**** COLLECTED MATERIAL

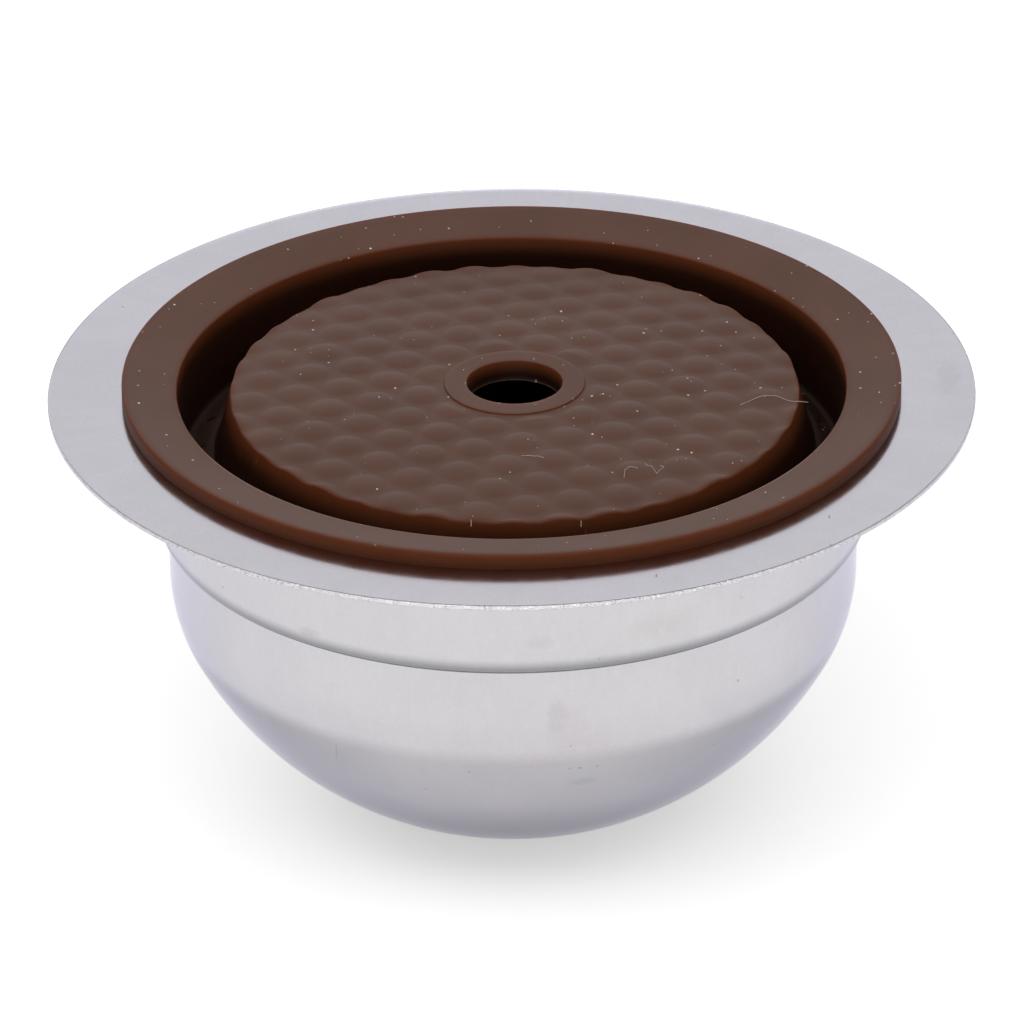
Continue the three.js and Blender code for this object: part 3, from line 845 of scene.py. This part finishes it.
def studio():
    corners = [(-FLOOR_REACH, -FLOOR_REACH, 0), (FLOOR_REACH, -FLOOR_REACH, 0),
               (FLOOR_REACH, FLOOR_REACH, 0), (-FLOOR_REACH, FLOOR_REACH, 0)]
    floor = mesh_object("studio_floor", corners, [(0, 1, 2, 3)])
    floor.data.materials.append(floor_material())
    white_world()
    for box in SOFTBOXES:
        softbox(*box)


# Camera, fitted to a picture 1024 px square

IMAGE_PX = 1024
ELEVATION = math.radians(26.71)
DISTANCE = 0.5
FOCAL_PX = 7724.5
AIM_X_PX, AIM_Y_PX = 511.5, 386.3
ROLL = math.radians(0.56)
SENSOR_MM = 36.0
NEAR_CLIP = 0.01


def camera():
    data = bpy.data.cameras.new("camera")
    data.sensor_width = SENSOR_MM
    data.lens = FOCAL_PX * SENSOR_MM / IMAGE_PX
    data.clip_start = NEAR_CLIP
    back = Vector((0, -math.cos(ELEVATION), math.sin(ELEVATION)))
    right = Vector((1, 0, 0))
    up = back.cross(right)
    place = Vector((0, 0, FLANGE_TOP)) + back * DISTANCE
    right, up = (right * math.cos(ROLL) - up * math.sin(ROLL),
                 up * math.cos(ROLL) + right * math.sin(ROLL))
    to_middle_x = (IMAGE_PX / 2 - AIM_X_PX) / FOCAL_PX
    to_middle_y = -(IMAGE_PX / 2 - AIM_Y_PX) / FOCAL_PX
    forward = (-back + right * to_middle_x + up * to_middle_y).normalized()
    back = -forward
    right = (right - back * right.dot(back)).normalized()
    up = back.cross(right)
    turn = Matrix((right, up, back)).transposed()
    made = bpy.data.objects.new("camera", data)
    made.matrix_world = Matrix.Translation(place) @ turn.to_4x4()
    bpy.context.scene.collection.objects.link(made)
    bpy.context.scene.camera = made


def dress(piece, node, material):
    piece.data.materials.clear()
    piece.data.materials.append(material)
    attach(piece, "root")
    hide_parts(node)


camera()
studio()
capsule = turned("steel_capsule", capsule_outline(), CAPSULE_SEGMENTS, closed=False)
outward(capsule)
dress(capsule, "capsule_body", steel_material())
lid = turned("silicone_lid_fine", lid_outline(), LID_SEGMENTS, closed=True,
             lift=bump_rise, shift=plateau_shift)
outward(lid)
cut_outlets(lid)
dress(lid, "silicone_lid", silicone_material())
add_lint(lid)
bpy.context.scene.view_settings.view_transform = "Standard"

********

### DIRECTION
Reproduce the material in full, with no word added or dropped.

### THE RESULT
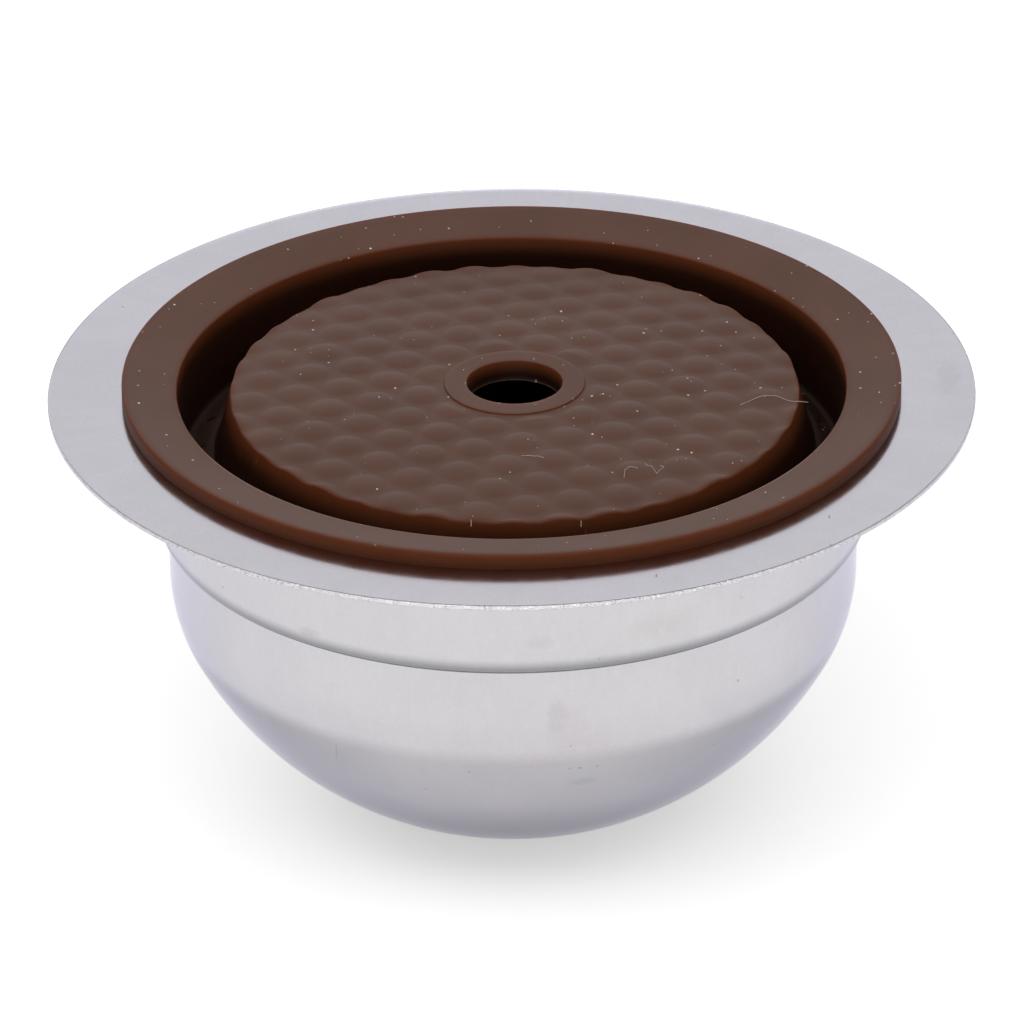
Continue the three.js and Blender code for this object: part 3, from line 845 of scene.py. This part finishes it.
def studio():
    corners = [(-FLOOR_REACH, -FLOOR_REACH, 0), (FLOOR_REACH, -FLOOR_REACH, 0),
               (FLOOR_REACH, FLOOR_REACH, 0), (-FLOOR_REACH, FLOOR_REACH, 0)]
    floor = mesh_object("studio_floor", corners, [(0, 1, 2, 3)])
    floor.data.materials.append(floor_material())
    white_world()
    for box in SOFTBOXES:
        softbox(*box)


# Camera, fitted to a picture 1024 px square

IMAGE_PX = 1024
ELEVATION = math.radians(26.71)
DISTANCE = 0.5
FOCAL_PX = 7724.5
AIM_X_PX, AIM_Y_PX = 511.5, 386.3
ROLL = math.radians(0.56)
SENSOR_MM = 36.0
NEAR_CLIP = 0.01


def camera():
    data = bpy.data.cameras.new("camera")
    data.sensor_width = SENSOR_MM
    data.lens = FOCAL_PX * SENSOR_MM / IMAGE_PX
    data.clip_start = NEAR_CLIP
    back = Vector((0, -math.cos(ELEVATION), math.sin(ELEVATION)))
    right = Vector((1, 0, 0))
    up = back.cross(right)
    place = Vector((0, 0, FLANGE_TOP)) + back * DISTANCE
    right, up = (right * math.cos(ROLL) - up * math.sin(ROLL),
                 up * math.cos(ROLL) + right * math.sin(ROLL))
    to_middle_x = (IMAGE_PX / 2 - AIM_X_PX) / FOCAL_PX
    to_middle_y = -(IMAGE_PX / 2 - AIM_Y_PX) / FOCAL_PX
    forward = (-back + right * to_middle_x + up * to_middle_y).normalized()
    back = -forward
    right = (right - back * right.dot(back)).normalized()
    up = back.cross(right)
    turn = Matrix((right, up, back)).transposed()
    made = bpy.data.objects.new("camera", data)
    made.matrix_world = Matrix.Translation(place) @ turn.to_4x4()
    bpy.context.scene.collection.objects.link(made)
    bpy.context.scene.camera = made


def dress(piece, node, material):
    piece.data.materials.clear()
    piece.data.materials.append(material)
    attach(piece, "root")
    hide_parts(node)


camera()
studio()
capsule = turned("steel_capsule", capsule_outline(), CAPSULE_SEGMENTS, closed=False)
outward(capsule)
dress(capsule, "capsule_body", steel_material())
lid = turned("silicone_lid_fine", lid_outline(), LID_SEGMENTS, closed=True,
             lift=bump_rise, shift=plateau_shift)
outward(lid)
cut_outlets(lid)
dress(lid, "silicone_lid", silicone_material())
add_lint(lid)
bpy.context.scene.view_settings.view_transform = "Standard"